By Liza Fischer
Axis Health Systems
On April 30, President Barack Obama proclaimed May as National Mental Health Awareness Month. Obama called on citizens, government agencies, organizations, health-care providers and research institutions to raise mental-health awareness and continue helping Americans live longer, healthier lives.
With the president’s recent proclamation, and as legislators in Colorado prepare to wrangle over next year’s budget, there should be little disagreement about the need to shore up our mental-health services. Numbing tragedies last year in Aurora and Newtown had politicians on both sides of the aisle agreeing it was time to fix our depleted mental-health system.
Gaps in mental-health services have widened in recent years because many states have slashed more than $4.3 billion from mental-health budgets since 2009. The budget cuts have closed the doors to hundreds of treatment centers in dozens of states, including Colorado, in addition to forcing the layoffs of case managers and reduced subsidies for outpatient counseling, medications and family-support services.
Statistics report mental-health conditions in the United States are more prevalent than heart disease and cancer combined, and this year, 1 in 4 adults in the United States will suffer from a mental illness.
One cost-effective initiative is Mental Health First Aid. This evidence-based literacy program helps identify mental-health problems, connects people with care and safely de-escalates crisis situations if needed. MHFA training has already been delivered to more 100,000 Americans through a network of nearly 3,000 instructors. The training is intended for people from all walks of life, including educators, faith groups, law-enforcement officials or anyone interested in learning more about mental illness and addiction.
Too often the stigma of seeking help prevents people who need treatment from getting the care they need in a timely fashion. MHFA is an important part of the solution because it gives people the skills to recognize mental-health disorders and get them help.
A recent study found that people trained in MHFA had greater confidence in helping others, a greater likelihood of advising people to seek professional help, improved concordance with health professionals about treatments and decreased stigmatizing attitudes.
Research shows that the sooner people get help for mental-health concerns, the more likely they are to have positive outcomes.

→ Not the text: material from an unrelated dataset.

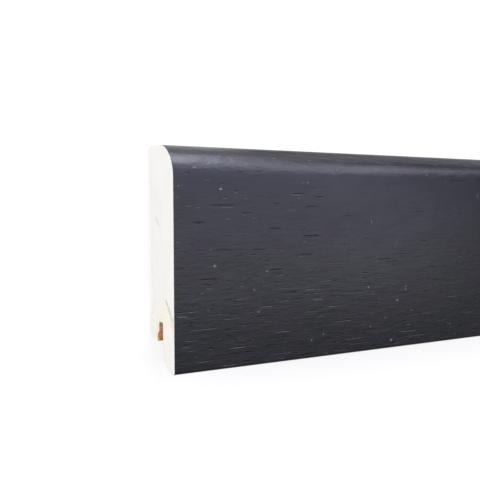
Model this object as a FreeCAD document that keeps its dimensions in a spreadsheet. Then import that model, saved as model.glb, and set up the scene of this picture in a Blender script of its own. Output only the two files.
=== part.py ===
"""A length of black-faced timber skirting board, planed from one piece of wood.

The board lies on its back, face up. X runs along the length, Y runs up the board from its foot
to its rounded top edge, and Z runs from the wall side, at zero, out to the face. The origin is
on the wall side, at the middle of the length and of the height. Every cut runs the whole length,
so each one is a section drawn on the YZ plane and carried along X, in the order in which a
moulder's cutters would take it. All sizes are in millimetres.
"""

import FreeCAD, Part
import os

import Sketcher

NODE = "skirting_board"

SIZES = {
    # The sawn blank
    "board_length": 2400.0,
    "board_height": 60.0,
    "board_thickness": 16.0,
    # The top edge: a wide round towards the room and a small one against the wall
    "top_round": 9.0,
    "wall_edge_round": 1.2,
    # The hollow back, which lets the board bear on two lands only
    "relief_depth": 1.8,
    "lower_land_top": 13.0,
    "lower_shoulder_run": 2.0,
    "lower_shoulder_round": 0.8,
    "upper_land_bottom": 51.6,
    "upper_shoulder_run": 5.2,
    "upper_shoulder_round": 6.0,
    # The toe carries the face down to the floor, and the heel behind it stops short
    "toe_thickness": 7.0,
    "toe_flat": 3.2,
    "toe_bevel_rise": 2.9,
    "toe_back_round": 1.0,
    "toe_sole_round": 4.0,
    "toe_face_round": 0.8,
    "heel_rise": 7.5,
    "heel_round": 4.8,
    # The groove between toe and heel that clips or a fixing rail hook into
    "groove_depth": 5.4,
    "groove_width": 2.4,
    "groove_mouth_width": 3.5,
    "groove_mouth_depth": 1.9,
    "groove_taper_run": 1.0,
    "groove_roof_round": 0.6,
}

FOOT = "-Sizes.board_height / 2"
TOP = "Sizes.board_height / 2"
WALL = "0"
FACE = "Sizes.board_thickness"
TOE_BACK = f"{FACE} - Sizes.toe_thickness"
HEEL_SOLE = f"{FOOT} + Sizes.heel_rise"
GROOVE_ROOF = f"{HEEL_SOLE} + Sizes.groove_depth"
GROOVE_BACK = f"{TOE_BACK} - Sizes.groove_width"
TOUCH = 1e-4


def make_sheet(doc):
    """The spreadsheet of driving sizes, one alias to a row."""
    sheet = doc.addObject("Spreadsheet::Sheet", "Sizes")
    for row, (alias, value) in enumerate(SIZES.items(), start=1):
        sheet.set(f"A{row}", alias)
        sheet.set(f"B{row}", str(value))
        sheet.setAlias(f"B{row}", alias)
    doc.recompute()
    return sheet


def draw_section(body, name, corners):
    """A closed sketch of straight lines on the YZ plane. Each corner is a (height, depth) pair of
    expressions, and two named distances from the origin tie it to the spreadsheet."""
    sketch = body.newObject("Sketcher::SketchObject", name)
    plane = next(p for p in body.Origin.OriginFeatures if p.Role == "YZ_Plane")
    sketch.AttachmentSupport = (plane, "")
    sketch.MapMode = "FlatFace"
    points = []
    for height, depth in corners:
        point = FreeCAD.Vector(sketch.evalExpression(height), sketch.evalExpression(depth), 0)
        points.append(point)
    count = len(points)
    for i in range(count):
        sketch.addGeometry(Part.LineSegment(points[i], points[(i + 1) % count]), False)
    for i in range(count):
        sketch.addConstraint(Sketcher.Constraint("Coincident", i, 2, (i + 1) % count, 1))
    for i, (height, depth) in enumerate(corners):
        pin(sketch, "DistanceX", i, points[i].x, f"height_{i}", height)
        pin(sketch, "DistanceY", i, points[i].y, f"depth_{i}", depth)
    return sketch


def pin(sketch, kind, line, value, name, expression):
    """Holds the start of one line at a distance from the origin that follows an expression."""
    index = sketch.addConstraint(Sketcher.Constraint(kind, -1, 1, line, 1, value))
    sketch.renameConstraint(index, name)
    sketch.setExpression(f"Constraints.{name}", expression)


def plane_blank(body):
    """The rectangular blank, spread evenly to both sides of the middle of its length."""
    blank = body.newObject("PartDesign::Pad", "Blank")
    blank.Profile = draw_section(
        body, "BlankSection", [(FOOT, WALL), (TOP, WALL), (TOP, FACE), (FOOT, FACE)]
    )
    blank.SideType = "Symmetric"
    blank.setExpression("Length", "Sizes.board_length")
    body.Document.recompute()


def cut_along(body, name, corners):
    """Takes a section out of the board over its whole length."""
    before = body.Shape.Volume
    cut = body.newObject("PartDesign::Pocket", name)
    cut.Profile = draw_section(body, f"{name}Section", corners)
    cut.SideType = "Symmetric"
    cut.setExpression("Length", "Sizes.board_length")
    body.Document.recompute()
    if body.Shape.Volume > before - TOUCH:
        raise RuntimeError(f"{name} took no wood away")


def round_along(body, name, size, corners):
    """Rounds the lengthwise edges that pass through the given section corners."""
    base = body.Tip
    wanted = []
    for height, depth in corners:
        wanted.append((base.evalExpression(height), base.evalExpression(depth)))
    edges = []
    for index, edge in enumerate(base.Shape.Edges, start=1):
        box = edge.BoundBox
        flat = max(box.YLength, box.ZLength) < TOUCH < box.XLength
        if flat and any(abs(box.YMin - y) + abs(box.ZMin - z) < TOUCH for y, z in wanted):
            edges.append(f"Edge{index}")
    if len(edges) != len(corners):
        raise RuntimeError(f"{name} found {len(edges)} of {len(corners)} edges")
    fillet = body.newObject("PartDesign::Fillet", name)
    fillet.Base = (base, edges)
    fillet.setExpression("Radius", f"Sizes.{size}")
    body.Document.recompute()


def hollow_the_back(body):
    """A shallow relief between the two lands, with sloping shoulders and eased corners."""
    low = f"{FOOT} + Sizes.lower_land_top"
    high = f"{FOOT} + Sizes.upper_land_bottom"
    floor = "Sizes.relief_depth"
    low_floor = f"{low} + Sizes.lower_shoulder_run"
    high_floor = f"{high} - Sizes.upper_shoulder_run"
    lower_shoulder = [(low, WALL), (low_floor, floor)]
    upper_shoulder = [(high_floor, floor), (high, WALL)]
    cut_along(body, "BackRelief", lower_shoulder + upper_shoulder)
    round_along(body, "LowerShoulderRound", "lower_shoulder_round", lower_shoulder)
    round_along(body, "UpperShoulderRound", "upper_shoulder_round", upper_shoulder)


def cut_heel_and_toe(body):
    """Shortens the heel, bevels the back of the toe and rounds both, so that only the front of
    the toe meets the floor."""
    cut_along(
        body,
        "HeelRebate",
        [(FOOT, WALL), (HEEL_SOLE, WALL), (HEEL_SOLE, TOE_BACK), (FOOT, TOE_BACK)],
    )
    sole_back = f"{FACE} - Sizes.toe_flat"
    bevel_top = f"{FOOT} + Sizes.toe_bevel_rise"
    cut_along(body, "ToeBevel", [(FOOT, sole_back), (bevel_top, TOE_BACK), (FOOT, TOE_BACK)])
    round_along(body, "ToeBackRound", "toe_back_round", [(bevel_top, TOE_BACK)])
    round_along(body, "ToeSoleRound", "toe_sole_round", [(FOOT, sole_back)])
    round_along(body, "ToeFaceRound", "toe_face_round", [(FOOT, FACE)])
    round_along(body, "HeelRound", "heel_round", [(HEEL_SOLE, WALL)])


def cut_clip_groove(body):
    """The groove up into the foot: its front wall runs on from the back of the toe, and its back
    wall tapers out to a wider mouth."""
    mouth_top = f"{HEEL_SOLE} + Sizes.groove_mouth_depth"
    taper_top = f"{mouth_top} + Sizes.groove_taper_run"
    mouth_back = f"{TOE_BACK} - Sizes.groove_mouth_width"
    cut_along(
        body,
        "ClipGroove",
        [
            (HEEL_SOLE, TOE_BACK),
            (GROOVE_ROOF, TOE_BACK),
            (GROOVE_ROOF, GROOVE_BACK),
            (taper_top, GROOVE_BACK),
            (mouth_top, mouth_back),
            (HEEL_SOLE, mouth_back),
        ],
    )
    round_along(
        body,
        "GrooveRoofRound",
        "groove_roof_round",
        [(GROOVE_ROOF, TOE_BACK), (GROOVE_ROOF, GROOVE_BACK)],
    )


def build(doc):
    """The whole board as one body."""
    make_sheet(doc)
    body = doc.addObject("PartDesign::Body", "Board")
    body.Label = NODE
    plane_blank(body)
    hollow_the_back(body)
    cut_heel_and_toe(body)
    cut_clip_groove(body)
    round_along(body, "TopRound", "top_round", [(TOP, FACE)])
    round_along(body, "WallEdgeRound", "wall_edge_round", [(TOP, WALL)])
    return body


def check(doc, body):
    """Stops on any feature that failed and on a shape that isn't one sound solid."""
    for item in doc.Objects:
        if "Invalid" in item.State or "Error" in item.State:
            raise RuntimeError(f"{item.Name} failed: {item.State}")
    shape = body.Shape
    if shape.isNull() or not shape.isValid() or len(shape.Solids) != 1:
        raise RuntimeError(f"{body.Label} isn't one valid solid")


def main():
    doc = FreeCAD.newDocument("Skirting")
    board = build(doc)
    doc.recompute()
    check(doc, board)
    os.makedirs("parts", exist_ok=True)
    board.Shape.exportStep(f"parts/{board.Label}.step")
    box = board.Shape.BoundBox
    print(f"{board.Label}: {box.XLength:.1f} x {box.YLength:.1f} x {box.ZLength:.1f} mm")
    print(f"volume {board.Shape.Volume / 1e6:.4f} litres")


main()
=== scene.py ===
import math
import random

import bmesh
import bpy
from mathutils import Matrix, Vector, noise


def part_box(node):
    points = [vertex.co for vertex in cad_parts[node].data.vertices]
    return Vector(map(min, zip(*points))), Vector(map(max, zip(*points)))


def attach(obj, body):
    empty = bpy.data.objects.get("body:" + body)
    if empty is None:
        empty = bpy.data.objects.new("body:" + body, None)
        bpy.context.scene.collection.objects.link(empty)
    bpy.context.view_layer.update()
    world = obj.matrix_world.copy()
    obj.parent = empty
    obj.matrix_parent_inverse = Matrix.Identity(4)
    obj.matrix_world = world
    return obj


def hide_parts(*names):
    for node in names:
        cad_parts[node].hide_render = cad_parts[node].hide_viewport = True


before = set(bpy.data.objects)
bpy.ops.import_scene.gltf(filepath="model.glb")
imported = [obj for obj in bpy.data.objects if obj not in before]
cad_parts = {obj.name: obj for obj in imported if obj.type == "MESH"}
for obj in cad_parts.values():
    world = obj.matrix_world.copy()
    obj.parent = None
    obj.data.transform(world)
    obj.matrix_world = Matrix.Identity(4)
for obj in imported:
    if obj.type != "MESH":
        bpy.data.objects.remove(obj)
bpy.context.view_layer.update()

MM = 0.001
LOW, HIGH = (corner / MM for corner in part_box("skirting_board"))

# Where the board lies, in millimetres: X along it, Y up it, Z out of its face
NEAR_END, FOOT, WALL = LOW
FAR_END, TOP, FACE = HIGH
LENGTH = FAR_END - NEAR_END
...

That means that the more states do to keep their residents healthy and productive, the less money they will have to spend on long-term treatment programs.
Axis Health System believes in the promise of MHFA and has trained several hundred people over the last four years in our surrounding communities.
“I had no idea mental illnesses were so common; I now feel I have a better awareness and knowledge about mental illness and will be more comfortable talking about mental illness to my coworkers, friends and family,” said one MHFA participant.